That stuff looks like a good duck load.


----------



## rex upshaw (Oct 23, 2009)

Turkey Comander said:


> You really think people believe what they read on these forums.....



obviously you do, or you wouldn't have said this-

"Fact is I don't care what you shoot....but I care that some inexperienced hunter could read this bull and then believe he can go out and have instant kills with magic TSS pixie dust (7,8 or 9 size shot) at 80 or 90 yards. "


people don't believe what they read on these forums, right?


----------



## hawglips (Oct 24, 2009)

One of the things about the things about using 9s and 8s in TSS, is that the turkeys heads seem to swell up more often.  I figure it's cause the size holes they punch through their heads keeps most of the blood inside.  If you want to see a lot of blood, the 7s are messy that way....


----------



## gobblingghost (Oct 24, 2009)

Where can you buy some of these shells?????


----------



## Magnumdood (Oct 25, 2009)

*TSS availability*



gobblingghost said:


> Where can you buy some of these shells?????


Right now TSS is for handloaders only; no one produces commercial shells any longer.
But, the folks that use it are more than happy to share loading tips and even recipes that took a lot of time and money to develop.


----------



## gobblingghost (Oct 29, 2009)

Since, this is a reloaders only what items to have to have to start reloading.

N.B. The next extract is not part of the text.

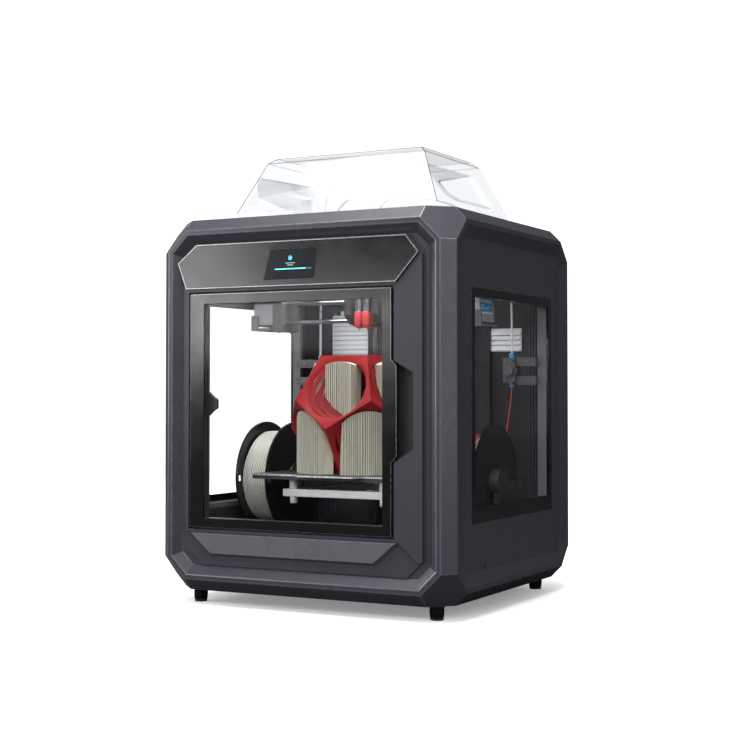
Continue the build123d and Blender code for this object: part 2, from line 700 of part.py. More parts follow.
def dodecahedron_normals():
    """Face directions of a dodecahedron that stands on a face, one upper face towards the front."""
    rise = degrees(atan2(1, 2))
    directions = [(0, 0, 1), (0, 0, -1)]
    for n in range(5):
        for lift, start in ((rise, -90), (-rise, -54)):
            a, b = radians(start + 72 * n), radians(lift)
            directions.append((cos(a) * cos(b), sin(a) * cos(b), sin(b)))
    return directions


def print_middle():
    return (PRINT_CENTRE[0], PRINT_CENTRE[1], PLATE_TOP + PRINT_INRADIUS)


def dodecahedron(inradius):
    x, y, z = print_middle()
    form = Pos(x, y, z) * Box(3 * inradius, 3 * inradius, 3 * inradius)
    for n in dodecahedron_normals():
        spot = (x + n[0] * inradius, y + n[1] * inradius, z + n[2] * inradius)
        form = split(form, bisect_by=Plane(origin=spot, z_dir=n), keep=Keep.BOTTOM)
    return form


def printed_part():
    """The sample print: an open twelve-sided cage of generic form."""
    return dodecahedron(PRINT_INRADIUS) - Pos(*print_middle()) * Sphere(PRINT_INRADIUS * PRINT_WINDOW)


def print_supports():
    """Break-away support columns: five outside under the lower faces and one group inside."""
    x, y, z = print_middle()
    pieces = []
    solid_form = dodecahedron(PRINT_INRADIUS + 0.4)
    for n in range(5):
        turn = -54 + 72 * n
        column = Pos(x, y, 0) * Rot(0, 0, turn) * block(56, 104, -29, 29, PLATE_TOP, PLATE_TOP + 62)
        pieces.append(column - solid_form)
        inner = Pos(x, y, 0) * Rot(0, 0, turn + 36) * block(46, 76, -29, 29, PLATE_TOP + 42, z + 40)
        pieces.append(inner & Pos(x, y, z) * Sphere(PRINT_INRADIUS * PRINT_WINDOW - 14))
    return solids_of(*pieces)


# ---- spools, feeders and tubes --------------------------------------------------------------
def spool(side):
    """A filament spool: two flanges on a hub, and the wound filament as a second solid."""
    s = SPOOL
    y, z, r = s["y"], s["z"], s["r"]
    x0, x1 = s["inner"], s["outer"]
    def along(radius, low, high):
        a, b = sorted((side * low, side * high))
        return rod("x", radius, a, b, y, z)
    reel = along(r, x0, x0 + s["flange"]) + along(r, x1 - s["flange"], x1) + along(35, x0, x1)
    reel -= along(s["bore"], x0 - 1, x1 + 1)
    for x in (x0, x1 - s["flange"]):
        for angle in (86, 95):
            dy, dz = 94 * cos(radians(angle)), 94 * sin(radians(angle))
            a, b = sorted((side * (x - 1), side * (x + s["flange"] + 1)))
            reel -= rod("x", 2.5, a, b, y + dy, z + dz)
    low, high = sorted((side * (x0 + s["flange"] + 0.2), side * (x1 - s["flange"] - 0.2)))
    wound = rod("x", s["wound"], low, high, y, z) - rod("x", 35.2, low - 1, high + 1, y, z)
    return solids_of(reel, wound)


def spool_holders():
    """A stand with a round arm through each spool, fixed to the floor beside the wall."""
    s = SPOOL
    y, z = s["y"], s["z"]
    leg = plate_x([(y - 30, CHAMBER_FLOOR), (y + 30, CHAMBER_FLOOR), (y + 16, z), (y - 16, z)], 238, 248)
    leg += rod("x", 24, 238, 248, y, z)
    arm = rod("x", s["bore"] - 3, 162, 248, y, z) - rod("x", s["bore"] - 6, 161, 236, y, z)
    block_box = block(238, 248, y + 16, y + 92, 160, 205)
    return both_sides(leg + arm + block_box)


def feeder_housings():
    """The two filament feeders on their wall arms."""
    f = FEEDER
    x, y = f["x"], f["y"]
    body = block(x - 13, x + 11, y - 12, y + 12, f["z0"], f["z1"])
    for z in (373, 407):
        body += block(x + 11, CHAMBER_HALF_X, y - 8, y + 8, z, z + 16)
    body -= rod("z", 1.6, 300, 500, x, y)
    body -= rod("y", MOTOR_SHAFT_R + RUNNING_GAP, y - 13, y - 3, x - 1, 399)
    body += block(x + 11.0, x + 14, y - 14, y - 8, 393, 401)
    return both_sides(body)


def tube_couplers():
    """The push-fit collars above and below each feeder."""
    f = FEEDER
    pieces = []
    for side, (z0, z1) in product((-1, 1), ((f["z1"], f["z1"] + 8), (f["z0"] - 8, f["z0"]))):
        ring = rod("z", 5.2, z0, z1, side * f["x"], f["y"]) - rod("z", 2.3, z0 - 1, z1 + 1, side * f["x"], f["y"])
        pieces.append(ring)
    return solids_of(*pieces)


def feeder_gear(side):
    f = FEEDER
    x, y = side * (f["x"] - 1), f["y"] - 12
    gear = rod("y", 9.5, y - 5.5, y - 0.4, x, 399)
    for n in range(12):
        gear -= Pos(x, y - 3, 399) * Rot(0, 30 * n, 0) * Pos(9.8, 0, 0) * Box(1.8, 8, 1.6)
    return gear + rod("y", MOTOR_SHAFT_R, y - 5, y + 8.5, x, 399)


def strand_points(side):
    """The free filament from the wound layer's rear up to the feeder."""
    s, f = SPOOL, FEEDER
    top = f["z0"] - 8.2
    away = hypot(f["y"] - s["y"], top - s["z"])
    lead = atan2(top - s["z"], f["y"] - s["y"])
    radius = s["wound"] + 1.6
    angle = lead - acos(radius / away)
    start = (side * f["x"], s["y"] + radius * cos(angle), s["z"] + radius * sin(angle))
    return start, (side * f["x"], f["y"], top)


def filament_strands():
    pieces = []
    for side in (-1, 1):
        start, end = strand_points(side)
        path = Line(start, end)
        section = Plane(origin=start, z_dir=path % 0) * Circle(0.9)
        pieces.append(sweep(section, path=path))
    return solids_of(*pieces)


REAR_SPAN = [(201, 160, 424), (201, 160, 490), (201, 160, 555), (192, 152, 612), (168, 128, 662), (130, 92, 696),
             (88, 46, 710), (44, -6, 708)]
FRONT_SPAN = [(43.5, -6.5, 708), (24, -23, 700), (11, -32, 676), (8, -34, 640), (8, -34, 600), (8, -34, 561)]


def tube(points, side):
    """A tube along straight runs joined by tangent arcs."""
    spots = [Vector(side * x, y, z) for x, y, z in points]
    radii = []
    for a, b, c in zip(spots, spots[1:], spots[2:]):
        turn = radians((b - a).get_angle(c - b))
        shorter = min((b - a).length, (c - b).length)
        radii.append(0.45 * shorter / tan(turn / 2) if turn > 0.01 else 0)
    bends = [n for n, radius in enumerate(radii) if radius > 0]
    kept = [spots[0]] + [spots[n + 1] for n in bends] + [spots[-1]]
    path = FilletPolyline(*kept, radius=[radii[n] for n in bends])
    section = Plane(origin=spots[0], z_dir=path % 0) * Circle(TUBE_R)
    return sweep(section, path=path)


def tube_spans(points):
    return solids_of(tube(points, -1), tube(points, 1))


# ---- build ----------------------------------------------------------------------------------
def build():
    body = envelope()
    return {
        "front_frame": end_frame(body, -1),
        "rear_frame": end_frame(body, 1),
        "top_frame": top_frame(body),
        "base_pan": base_pan(body),
        "side_panel_left": side_panel(-1),
        "side_panel_right": side_panel(1),
        "side_windows": side_window(),
        "front_panel": front_panel(),
        "control_panel_glass": control_panel(),
        "control_panel_trim": control_trim(),
        "touchscreen": plate_y(inset_outline(screen_outline(), 0.2), -261.2, -260.4),
        "lower_front_cover": lower_cover(),
        "door_glass": door_glass(),
        "door_frame": door_frame(),
        "door_catch": door_catch(),
        "hood": hood(),
        "feet": feet(),
        "rear_panel": rear_panel(),
        "rear_vent_louvre": rear_louvre(),
        "exhaust_fan": exhaust_fan(),
        "fan_guard": fan_guard(),
        "power_inlet": power_inlet(),
        "power_switch": power_switch(),
        "casing_screws": casing_screws(),
        "chamber_floor": chamber_floor(),
        "electronics": electronics(),
        "z_guide_rods": z_guides(),
        "z_screw": z_screw(),
        "frame_motors": frame_motors(),
        "y_rods": y_rods(),
        "y_belts": y_belts(),
        "y_drive_shaft": y_drive_shaft(),
        "y_idler_left": y_idler(-1),
        "y_idler_right": y_idler(1),
        "y_carriages": y_carriages(),
        "x_rods": x_rods(),
        "x_motors": x_motors(),
        "x_belt": x_belt(),
        "x_pulley_left": x_pulley(-1),
        "x_pulley_right": x_pulley(1),
        "head_shell": head_shell(),
        "hot_ends": hot_ends(),
        "silicone_socks": silicone_socks(),
        "head_fan": head_fan(),
        "build_plate": build_plate(),
        "heated_bed": heated_bed(),
        "bed_frame": bed_frame(),
        "bed_mounts": bed_mounts(),
        "printed_part": printed_part(),
        "print_supports": print_supports(),
        "spool_left": spool(-1),
        "spool_right": spool(1),
        "spool_holders": spool_holders(),
        "feeder_housings": feeder_housings(),
        "tube_couplers": tube_couplers(),
        "feeder_gear_left": feeder_gear(-1),
        "feeder_gear_right": feeder_gear(1),
        "filament_strands": filament_strands(),
        "tube_rear_spans": tube_spans(REAR_SPAN),
        "tube_front_spans": tube_spans(FRONT_SPAN),
    }


os.makedirs("parts", exist_ok=True)
for node, shape in build().items():
    export_step(shape, f"parts/{node}.step")
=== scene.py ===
"""The finished look of an enclosed filament printer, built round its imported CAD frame.

Lengths are in millimetres in the settings and the builders; a piece is scaled to metres when it is made.
"""

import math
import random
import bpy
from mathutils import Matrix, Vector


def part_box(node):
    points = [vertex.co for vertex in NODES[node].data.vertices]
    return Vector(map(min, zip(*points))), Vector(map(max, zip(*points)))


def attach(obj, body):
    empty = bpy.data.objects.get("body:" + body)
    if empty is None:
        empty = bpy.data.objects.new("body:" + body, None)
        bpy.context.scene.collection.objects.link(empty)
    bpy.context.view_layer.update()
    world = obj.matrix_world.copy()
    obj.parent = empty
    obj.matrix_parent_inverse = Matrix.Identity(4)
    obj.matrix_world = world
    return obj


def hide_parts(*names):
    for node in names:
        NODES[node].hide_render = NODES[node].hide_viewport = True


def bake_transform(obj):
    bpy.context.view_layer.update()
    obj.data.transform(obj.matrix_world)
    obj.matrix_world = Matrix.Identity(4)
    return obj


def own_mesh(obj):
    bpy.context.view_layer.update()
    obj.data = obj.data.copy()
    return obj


bl_info = {
    "name": "Enclosed Filament Printer",
    "version": (1, 0, 0),
    "blender": (4, 5, 0),
    "location": "View3D > Sidebar > Printer",
    "description": "Builds the casing, door, hood, motion parts, spools and sample print",
    "category": "Object",
}

import bmesh
import bpy
from bpy.props import FloatProperty, FloatVectorProperty, IntProperty, PointerProperty
from mathutils import Matrix, Vector
from mathutils.geometry import tessellate_polygon

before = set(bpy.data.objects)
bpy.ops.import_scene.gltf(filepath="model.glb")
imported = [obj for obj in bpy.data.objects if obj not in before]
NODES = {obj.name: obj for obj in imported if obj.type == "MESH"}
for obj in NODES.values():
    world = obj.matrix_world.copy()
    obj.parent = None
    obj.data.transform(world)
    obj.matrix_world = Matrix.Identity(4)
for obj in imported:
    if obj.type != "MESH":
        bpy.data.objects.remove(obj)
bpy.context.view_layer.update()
MM = 0.001
SIDES = (-1, 1)
UP = Vector((0, 0, 1))


def corners(node):
    """A CAD node's lowest and highest corner, in millimetres."""
    low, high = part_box(node)
    return low / MM, high / MM


def colour_setting(name, description, default):
    return FloatVectorProperty(name=name, description=description, default=default, subtype="COLOR",
                               size=3, min=0.0, max=1.0)


def length_setting(name, description, default):
    return FloatProperty(name=name, description=description, default=default, min=0.0, soft_max=500.0)


# ---- settings -------------------------------------------------------------------------------
class CasingSettings(bpy.types.PropertyGroup):
    shell: colour_setting("Shell", "Moulded slate-grey casing", (0.036, 0.037, 0.046))
    # The lower cover's lighter colour is painted light, standing in for the overhead light on its
    # upward-facing front.
    cover: colour_setting("Lower cover", "Lighter strip below the door", (0.088, 0.089, 0.101))
    liner: colour_setting("Liner", "Dark chamber walls and floor", (0.020, 0.020, 0.021))
    jamb: colour_setting("Window jamb", "Pale lining of the window openings", (0.12, 0.12, 0.125))
    louvre: colour_setting("Louvre", "Pale rear vent", (0.80, 0.82, 0.84))
    edge_round: length_setting("Edge round (mm)", "Rounding of the casing's edges", 1.4)


class PanelSettings(bpy.types.PropertyGroup):
    gloss: colour_setting("Gloss black", "Control panel and glass borders", (0.0012, 0.0012, 0.0016))
    trim: colour_setting("Bright trim", "Rim of the control panel and the door", (0.24, 0.243, 0.25))
    screen: colour_setting("Screen", "Display background", (0.008, 0.010, 0.013))
    progress: colour_setting("Progress bar", "Lit bar on the display", (0.09, 0.66, 0.84))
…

I currently have a Mec 600 Jr that needs cleaned up.


----------



## Magnumdood (Oct 29, 2009)

That's a good start


----------



## Turkey Comander (Oct 31, 2009)

eYe bet ol'dood could post a pic of his set up


----------



## Magnumdood (Oct 31, 2009)

Yeah...I could...


----------



## Turkey Comander (Nov 1, 2009)

I can't see it dOOd'eEeE......looks like yer shooting blanks again.


----------



## Magnumdood (Nov 1, 2009)

*Nope*

I can see it just fine FlAnKeEeEeee.  Must be something wrong with your dial-up.


----------



## Turkey Comander (Nov 1, 2009)

I see it now dOOdeEeEeee....


----------



## Nicodemus (Nov 1, 2009)

Would everybody please act right? Or take it to a PM...


----------



## Sloppy_Snood (Nov 1, 2009)

wOOks wike U dunn spellt uh wott uv dat der Tee Ess Ess shott awll ohvur yerr binnch der dOOdiEE.... n summ buphurr 2 alzo.   

mite bee 'bowt sixx dollharz oar sew....


----------